● Direction:
Give the number of lines in the listing below that include the word "each", with nothing more.

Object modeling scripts
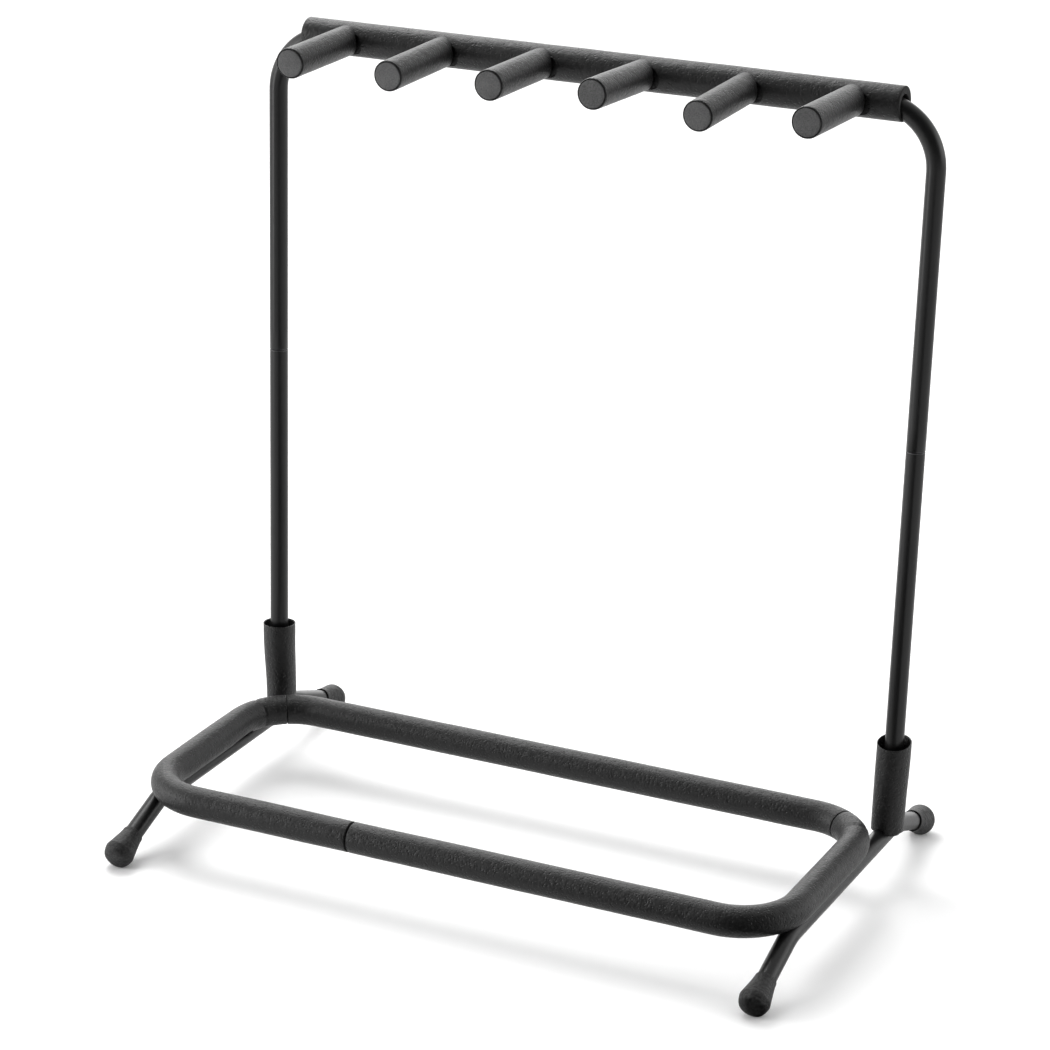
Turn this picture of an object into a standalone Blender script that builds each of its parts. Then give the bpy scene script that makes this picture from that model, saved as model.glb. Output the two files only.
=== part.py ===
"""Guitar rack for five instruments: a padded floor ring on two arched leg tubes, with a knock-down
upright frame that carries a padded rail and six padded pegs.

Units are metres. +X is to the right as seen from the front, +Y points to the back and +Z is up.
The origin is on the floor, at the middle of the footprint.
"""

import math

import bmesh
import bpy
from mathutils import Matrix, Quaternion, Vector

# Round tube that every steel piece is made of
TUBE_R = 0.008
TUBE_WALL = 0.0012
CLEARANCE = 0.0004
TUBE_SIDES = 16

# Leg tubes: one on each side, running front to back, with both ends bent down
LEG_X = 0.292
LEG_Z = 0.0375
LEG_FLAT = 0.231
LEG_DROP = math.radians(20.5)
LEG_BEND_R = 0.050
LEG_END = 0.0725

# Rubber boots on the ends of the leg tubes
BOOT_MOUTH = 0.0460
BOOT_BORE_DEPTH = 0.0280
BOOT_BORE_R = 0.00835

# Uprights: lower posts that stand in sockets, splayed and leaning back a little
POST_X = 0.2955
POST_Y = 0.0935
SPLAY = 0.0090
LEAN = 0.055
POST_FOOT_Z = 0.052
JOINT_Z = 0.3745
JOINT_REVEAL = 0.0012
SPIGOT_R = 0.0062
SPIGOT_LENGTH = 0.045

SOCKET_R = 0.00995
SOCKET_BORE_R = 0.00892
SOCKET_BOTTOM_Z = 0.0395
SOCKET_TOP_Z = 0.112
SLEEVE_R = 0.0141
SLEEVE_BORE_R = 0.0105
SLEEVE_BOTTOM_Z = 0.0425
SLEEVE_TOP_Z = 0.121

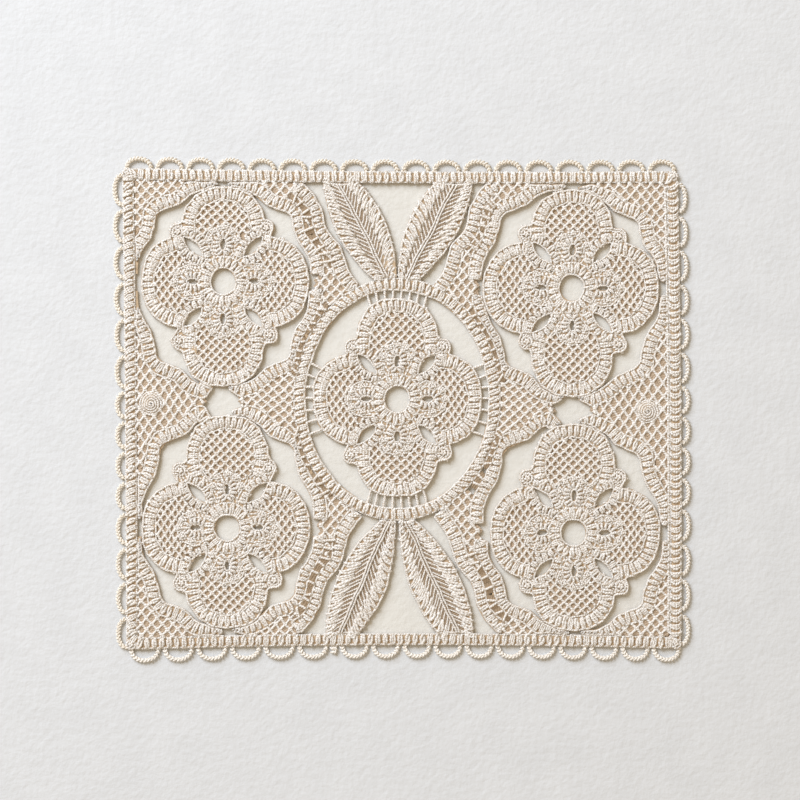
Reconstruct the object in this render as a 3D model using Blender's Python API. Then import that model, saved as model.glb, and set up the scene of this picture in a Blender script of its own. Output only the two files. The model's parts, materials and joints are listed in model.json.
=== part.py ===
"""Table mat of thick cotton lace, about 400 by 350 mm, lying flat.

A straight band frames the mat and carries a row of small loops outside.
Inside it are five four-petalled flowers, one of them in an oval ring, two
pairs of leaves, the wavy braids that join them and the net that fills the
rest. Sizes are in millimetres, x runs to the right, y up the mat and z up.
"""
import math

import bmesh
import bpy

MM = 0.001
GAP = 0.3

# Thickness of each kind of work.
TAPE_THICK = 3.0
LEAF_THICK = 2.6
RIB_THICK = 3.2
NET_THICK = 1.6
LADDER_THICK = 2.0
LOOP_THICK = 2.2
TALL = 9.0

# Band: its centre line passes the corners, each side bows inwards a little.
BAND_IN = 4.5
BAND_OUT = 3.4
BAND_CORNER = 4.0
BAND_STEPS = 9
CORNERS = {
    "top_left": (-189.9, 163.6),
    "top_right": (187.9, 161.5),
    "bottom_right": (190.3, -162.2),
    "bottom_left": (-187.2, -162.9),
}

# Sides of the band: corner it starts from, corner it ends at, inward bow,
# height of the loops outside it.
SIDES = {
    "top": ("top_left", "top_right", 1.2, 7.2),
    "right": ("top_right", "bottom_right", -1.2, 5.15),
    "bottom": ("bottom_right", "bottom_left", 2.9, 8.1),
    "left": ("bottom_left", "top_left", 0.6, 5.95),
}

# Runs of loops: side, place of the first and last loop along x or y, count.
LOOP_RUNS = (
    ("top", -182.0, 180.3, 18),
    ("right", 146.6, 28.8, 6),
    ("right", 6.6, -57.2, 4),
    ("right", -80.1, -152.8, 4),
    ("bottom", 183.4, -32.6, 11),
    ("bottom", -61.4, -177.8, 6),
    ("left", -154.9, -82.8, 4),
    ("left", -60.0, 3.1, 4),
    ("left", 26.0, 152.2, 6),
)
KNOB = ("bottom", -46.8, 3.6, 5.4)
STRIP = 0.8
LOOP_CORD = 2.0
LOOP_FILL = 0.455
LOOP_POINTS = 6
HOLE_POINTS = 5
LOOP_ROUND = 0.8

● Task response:
4